I’m curious if you could walk me through your impression of the development world when you joined DPA, had you considered working in this sector before? I’m interested because you have experience in all three of these areas, public sector/civil society, NGOs and then also private sector.
SS: To be honest, that was the initial goal. [Before joining DPA] I was working as an Economic Policy Consultant for the Government of India. I did work in the private sector right out of undergrad at Goldman Sachs, but then I moved to the public sector, where my projects were on social policy, such as rainwater harvesting and air pollution; very development-related projects. When I was at Columbia, I wanted to stay within the sector and do more data-driven work. It was really an eye-opener outside of India to see what data was being used for in the development sector as compared to India, which was one of the main driving forces behind the internship itself. The move to the private sector had more to do with other opportunities that presented themselves.

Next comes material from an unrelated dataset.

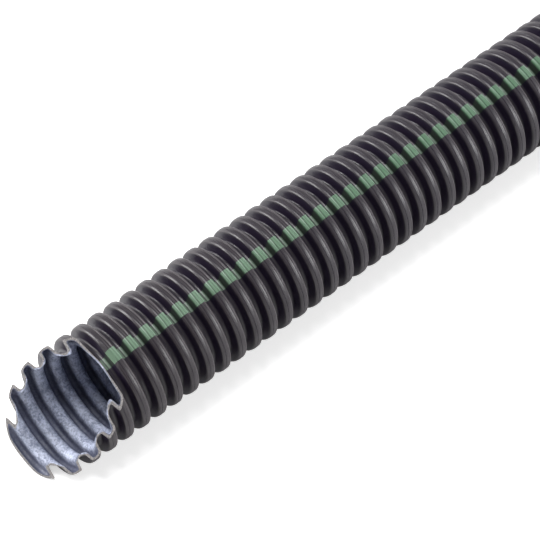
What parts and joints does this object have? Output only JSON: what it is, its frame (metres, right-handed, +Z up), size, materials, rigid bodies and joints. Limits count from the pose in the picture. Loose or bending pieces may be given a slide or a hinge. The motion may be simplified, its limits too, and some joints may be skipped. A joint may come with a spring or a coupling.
{
  "type": "corrugated conduit",
  "caption": "Pliable plastic conduit for cables, with a ringed single wall, a slip layer inside, a marking stripe and one slanted end.",
  "frame": {"origin": "on the floor under the middle of the conduit's length", "axes": "+X along the conduit from the slanted end to the square end, +Z up"},
  "size_m": [0.9976, 0.032, 0.032],
  "materials": {
    "outer_wall": "satin black extruded plastic, fine lines round the crests",
    "slip_layer": "matt mottled blue-grey sliding layer",
    "marking_stripe": "satin green stripe run into the wall",
    "cut_edge": "scraped pale edge of the saw cut"
  },
  "bodies": {
    "root": {"conduit": "outer_wall"}
  },
  "joints": []
}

NG: When you think about DPA as a place to work, can you remember your impression of the organizational culture, and anything that stood out in that regard?
SS: Mine [experience] was phenomenal, I really liked it. I remember when I first got it, it was my first job in the US, so I was nervous about the role, but I had asked for flexibility from Julie (Ricard) and the team, because I had also gotten a teaching position at Columbia to teach high school students. They said, “Sure, of course, we’ll make it work, let’s figure it out”.

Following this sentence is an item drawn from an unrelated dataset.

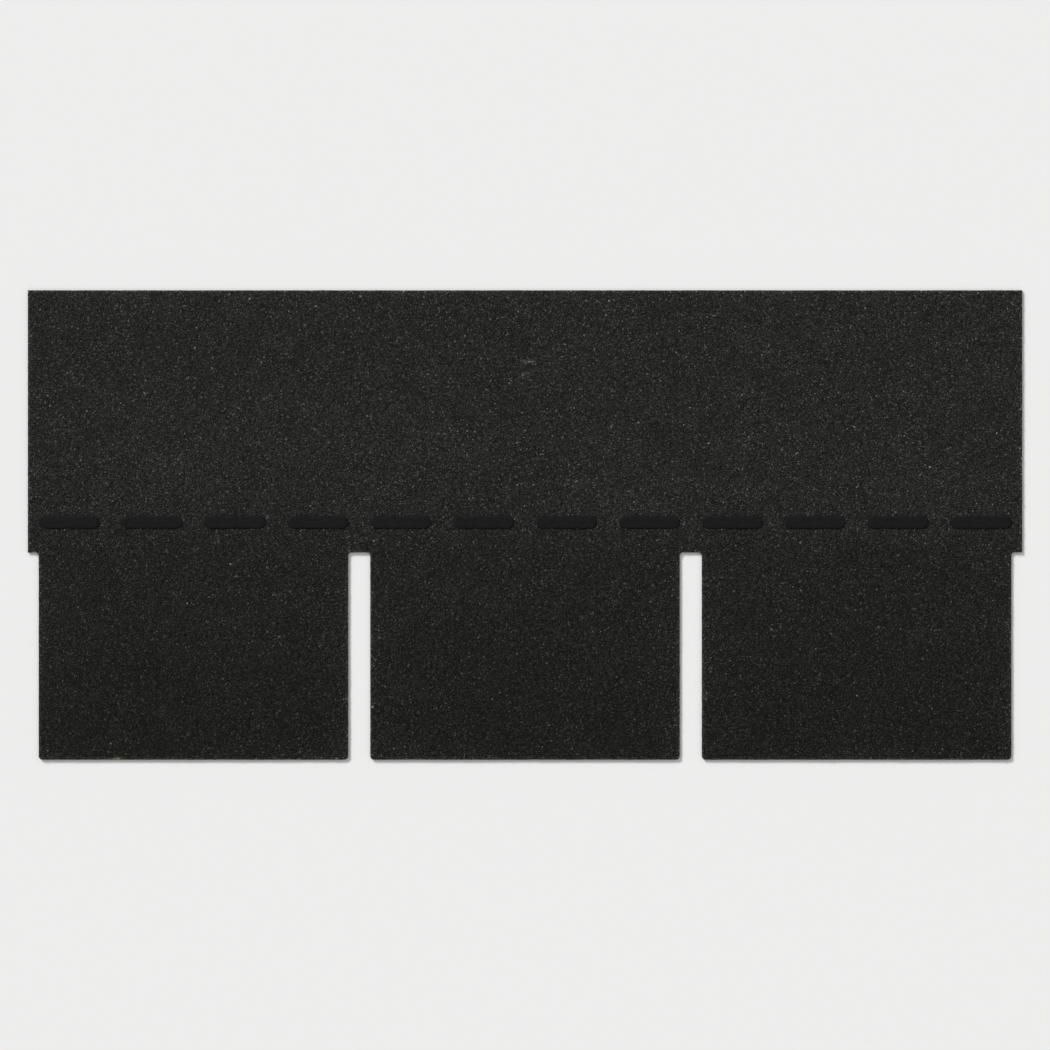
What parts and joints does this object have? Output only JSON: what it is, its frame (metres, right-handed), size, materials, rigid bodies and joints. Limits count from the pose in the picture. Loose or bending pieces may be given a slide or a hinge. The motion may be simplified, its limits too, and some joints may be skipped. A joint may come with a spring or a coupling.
{
  "type": "three-tab asphalt shingle",
  "caption": "Flat asphalt strip shingle with tabs between open slots, a charcoal mineral granule face and a line of self-seal dashes.",
  "frame": {"origin": "middle of the strip's footprint, on the surface that it lies on", "axes": "+X along the strip, +Y from the butt edge of the tabs to the top edge, +Z out of the granule face"},
  "size_m": [0.9144, 0.4318, 0.004],
  "materials": {
    "granule_sheet": "matte",
    "seal_adhesive": "satin",
    "release_film": "gloss"
  },
  "bodies": {
    "root": {"shingle_body": "granule_sheet", "release_film": "release_film", "seal_dash_01": "seal_adhesive", "seal_dash_02": "seal_adhesive", "seal_dash_03": "seal_adhesive", "seal_dash_04": "seal_adhesive", "seal_dash_05": "seal_adhesive", "seal_dash_06": "seal_adhesive", "seal_dash_07": "seal_adhesive", "seal_dash_08": "seal_adhesive", "seal_dash_09": "seal_adhesive", "seal_dash_10": "seal_adhesive", "seal_dash_11": "seal_adhesive", "seal_dash_12": "seal_adhesive"}
  },
  "joints": []
}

During the internship, I had the chance to go many places as well. When Julie would go to Harvard or HHI (Harvard Humanitarian Initiative) meetings, we used to participate in them 100%, and go and see the projects [HHI was working on at the time]. Also, if you wanted to say something, you had the freedom to ask questions. It’s a really awesome culture, people help and guide, and if you want to do something more, [the opportunity] it’s always there.

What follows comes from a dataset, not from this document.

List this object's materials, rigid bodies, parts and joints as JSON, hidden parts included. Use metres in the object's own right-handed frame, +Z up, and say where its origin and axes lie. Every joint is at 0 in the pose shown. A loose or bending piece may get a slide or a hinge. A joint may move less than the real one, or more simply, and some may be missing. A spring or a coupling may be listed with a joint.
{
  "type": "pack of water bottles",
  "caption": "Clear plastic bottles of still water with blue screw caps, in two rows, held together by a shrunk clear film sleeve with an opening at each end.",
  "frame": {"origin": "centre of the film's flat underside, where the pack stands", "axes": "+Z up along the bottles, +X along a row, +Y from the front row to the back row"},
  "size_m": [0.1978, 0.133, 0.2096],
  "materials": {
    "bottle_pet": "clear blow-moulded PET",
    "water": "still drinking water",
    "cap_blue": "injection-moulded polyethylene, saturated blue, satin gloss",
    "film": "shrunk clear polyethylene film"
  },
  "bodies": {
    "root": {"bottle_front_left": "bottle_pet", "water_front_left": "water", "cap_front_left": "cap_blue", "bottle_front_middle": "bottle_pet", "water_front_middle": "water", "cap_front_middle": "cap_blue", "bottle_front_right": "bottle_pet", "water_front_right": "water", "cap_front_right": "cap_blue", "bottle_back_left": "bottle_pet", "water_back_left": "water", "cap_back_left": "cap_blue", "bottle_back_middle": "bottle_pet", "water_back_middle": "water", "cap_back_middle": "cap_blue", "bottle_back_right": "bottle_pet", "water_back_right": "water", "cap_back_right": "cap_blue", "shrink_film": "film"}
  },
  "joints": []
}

NG: I’m wondering if there were any skills in particular, even soft skills, that you gained and helped you later on with different jobs you have taken?
SS: I think the main skill that I learned was generally touching upon the scope of big data, in the sense that you may know “theoretically” what it is, but because I was literally building a training model, I found myself answering these questions about what big data is and its applications. Apart from that, I think my second biggest thing was that it was such an eye-opening experience to understand how data influences so much of the social sector. For example, data points were used during the refugee crisis to track movements and hotspots, which is amazing. I also improved my skills in general research, as well as on the strategy behind it, especially for cutting-edge topics, which is something that I still use today.
"It was such an eye-opening experience to understand how data influences so much of the social sector. For example, data points were used during the refugee crisis to track movements and hotspots, which is amazing."
NG: The next thing I want to ask is maybe the flip side of this, is there anything you wish you had been able to do in the internship, or something you can remember that could have improved our internship program?
SS: I honestly don’t know what has changed since then, but I think I would have enjoyed doing even more research. Because it’s my interest area, I would have liked a heavier research component.
NG: You mentioned working with Julie, but I wonder if you remember working with other members of the organization, particularly Emmanuel (Letouze, DPA Founder/Director), and if you feel like you had a good sense of what DPA was all about, what our background was, and why we do the work we do?
SS: He [Emmanuel] was actually the first person I reached out to, so he was my main point of contact at first, before Julie took over. He gave me an overview of what DPA does and the pillars; I remember him walking me through the entire website, and getting great insights from someone who practically runs the organization. I also had a chance to meet Sandy Pentland (DPA Academic Director) a couple of times at MIT, and he was amazing. I don’t think he even knew who I was and he took the time to sit down and talk with Julie and I about big data. I think people there just like to share knowledge and the overall insights came from a lot of people, including the leadership team.
NG: Excellent, so I was also wondering what kind of advice you give to someone who is looking at internships, and maybe they don’t know what they want to do but have an interest in development, what would you tell them about finding the right internship?
SS: When I mentor or talk to students about what kind of internship they should do, it’s generally driven by what you want to do after the internship. If you’re looking to explore, one of the best ways to do that is through internships, because you can take a bit of risk and explore a different career path. Also, for those who want to eventually get a PhD, a research internship is super helpful.
NG: That’s great. My last question is, looking back with your 20/20 hindsight, if you could advise yourself in the past about how to best take advantage of your time as a DPA intern, what would you say?
SS: I would say go into it with as open a mind as possible. It’s a very interactive team, and they like pushing you forward rather than pulling you down, so if you need something or want to know something, just ask. This goes for if you want to engage in a research-focused internship or do something different as well. [DPA] It’s a great place to learn, so don’t shy away from asking.
"It’s a very interactive team, and they like pushing you forward rather than pulling you down, so if you need something or want to know something, just ask."